Burada disiplinin sadece uyulmadığı takdirde ceza alınacak birtakım kurallardan ibaret olmadığı, öğrencilerin öğrenme, öğretmenlerin de öğretme haklarını koruyan ve öğretmen-öğrenci münasebetlerini düzenleyen birtakım kurallar ile tamamen demokratik bir ortamda kişinin hak ve hürriyetlerine saygı göstermek olduğu anlatılmalı. Sınıfta gülmek ve neşelenmek yasak olmayıp ancak ne zaman gülüp neşelenmek gerektiğinin iyi anlatılması disiplini sağlar.
Tahdit ve engeller, bir kimsenin kendisini yıldırılmış veya korkutulmuş hissetmesine sebep olur. Bunun sonucu olarak da o kimse, düşüncelerinden ziyade hisleriyle hareket eder. Eğer öğretmen, öğrencilere makul talimat verir, fakat aynı zamanda onlara hareket serbestisini hissettirirse, azamî bir motivasyon elde edilmiş olur.
Öğretmen hem sıkı disiplinli hem de cana yakın ve arkadaşça olabilir. Öğrenciler, sınıfta istediklerini yapabilecekleri bir öğretmenden ziyade, sınıfı disiplinde tutacak, dersin kaynamasını engelleyecek ve kendilerine öğrenmeyi öğretecek bir hoca isterler.
Sınıf kurallarını öğrencilerle beraber belirleyin ve uygun bir yere asın. Okulun kendine ait kuralları yanında, size göre sınıfın yönetilmesinde faydalı olabileceğini düşündüklerinizi maddeleştirip (öğrencilerle istişare ederek) asılabilir. Okul kuralları ve sınıf kuralları ilk günler anlatılmalıdır.
4. Öğretmen kendini sevdirmeli.
a. Güler yüzlü ve tatlı dilli olmalı.
b. Öğrencilerine şefkatle hitap ve muamele etmeli.
c. Öğrencilerine ya bir mini anket yaparak veya onları dinleyerek hobilerini, fobilerini, vizyonlarını kısacası ilgi alanlarını öğrenmeli.
d. Öğrencilerin ilgi alanları hakkında bilgi sahibi olup onlara her konuda danışmanlık yapmalı.
e. Geleceğe dönük bir vizyonu olmayan öğrencileri motive ederek mutlaka bir vizyon sahibi yapmalı.
f. İçten gelen disiplini tesis etmek için her öğrenciye kendi şahsi misyon bildirimini yazdırmalı ve bir kabahatlerini gördüğünde hemen kişisel misyon bildirimine baş vurmalı.

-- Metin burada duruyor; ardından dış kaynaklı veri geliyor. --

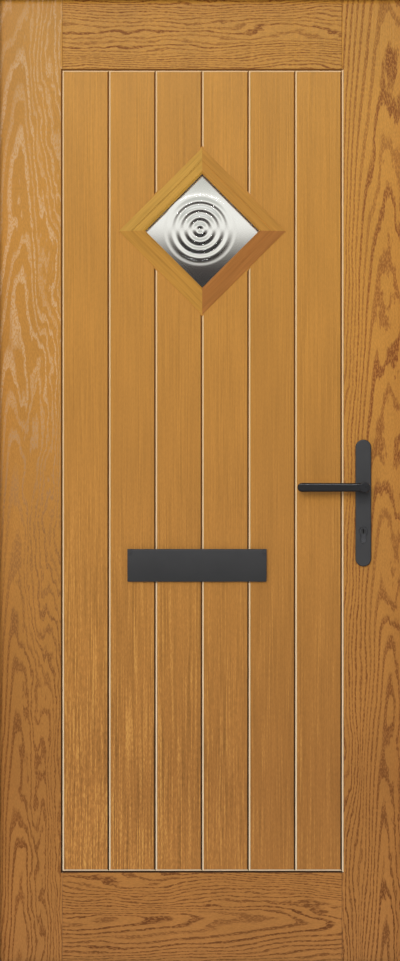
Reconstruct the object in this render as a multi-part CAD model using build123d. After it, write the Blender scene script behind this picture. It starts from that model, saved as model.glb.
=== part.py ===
from build123d import *
import os
from math import hypot, sqrt

# A boarded front door with a diamond bullseye light, hung in its frame and seen from outside.
# X runs across the door to the right, Y runs inwards through it and Z is up, in millimetres.
# The origin is the middle of the threshold's underside.

# Frame
FRAME_WIDTH = 950
FRAME_HEIGHT = 2095
FRAME_DEPTH = 70
JAMB_THICKNESS = 34
STOP_REACH = 16
EDGE_GAP = 4
STOP_GAP = 4
FIXING_RADIUS = 4.25
FIXING_END_INSET = 172.5
FIXING_MIDDLE_SPACING = 650

# Threshold
THRESHOLD_HEIGHT = 15
THRESHOLD_NOSE = 9
NIB_RISE = 12
NIB_THICKNESS = 5
INNER_CHAMFER = 6

# Gaskets
GASKET_WIDTH = 8
GASKET_THICKNESS = 3.7
GASKET_INSET = 3
SILL_SEAL_INSET = 1
SILL_SEAL_HEIGHT = 6

# Leaf
LEAF_THICKNESS = 44
SKIN = 2.5
STILE = 143.5
TOP_RAIL = 160
BOTTOM_RAIL = 197
BOARDS = 6
GROOVE_WIDTH = 7.5
GROOVE_DEPTH = 3.5
JOINT_WIDTH = 2.4
JOINT_DEPTH = 0.8
EDGE_TIMBER = 60
BOTTOM_TIMBER = 100

# Diamond light: half sizes are square to its sides
GLAZING_DROP = 497.4
GLAZING_OUTER = 123.7
GLAZING_SIGHT = 84.5
GLAZING_STEP = 105
GLAZING_CREST = 89
GLAZING_EDGE_RISE = 2
GLAZING_STEP_RISE = 8.5
GLAZING_STEP_DIP = 1.5
GLAZING_CREST_RISE = 13
GLAZING_LIP_RISE = 9
GROOVE_MARGIN = 2.8
GLASS_APERTURE = 107
GLASS_HALF = 94
GLASS_FIT = 1
GLASS_SETBACK = 4
PANE = 4
PANE_GAP = 16
SPACER_INSET = 1.5
SPACER_WIDTH = 7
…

g. Zil çalar çalmaz sınıfa girip dersi zil çalmadan hemen önce bırakmak, öğrencilerde her zaman olumlu izlenim bırakacaktır. Ders zili çaldıktan sonraki her saniyede öğrencinin dikkati dağılacak ve sıkılacaktır. Ders planı yaparken bu konuya özellikle dikkat etmek gerekir. Planda yazdıklarınız bitmese bile zile sadık kalmak, öğrencinin dinlenme vaktine saygı göstermek demektir. Öğretmen masasına koyacağınız bir saatle zaman kontrolünü yapabilirsiniz.
5. Öğretmen dersini sevdirmeli.
a. O dersin, günlük hayat ile, meslek hayatı ile ve öğrencinin yakın hedefleriyle münasebet kurarak.
b. O dersin nasıl çalışılacağını öğreterek.
Yani öğrenmeyi öğretirken, kendi dersinin de özelliklerini anlatarak. Öğrencilere verimli çalışma metodunu öğretmek, birçok hâllerde öğretmenin görevinin en önemli kısmıdır.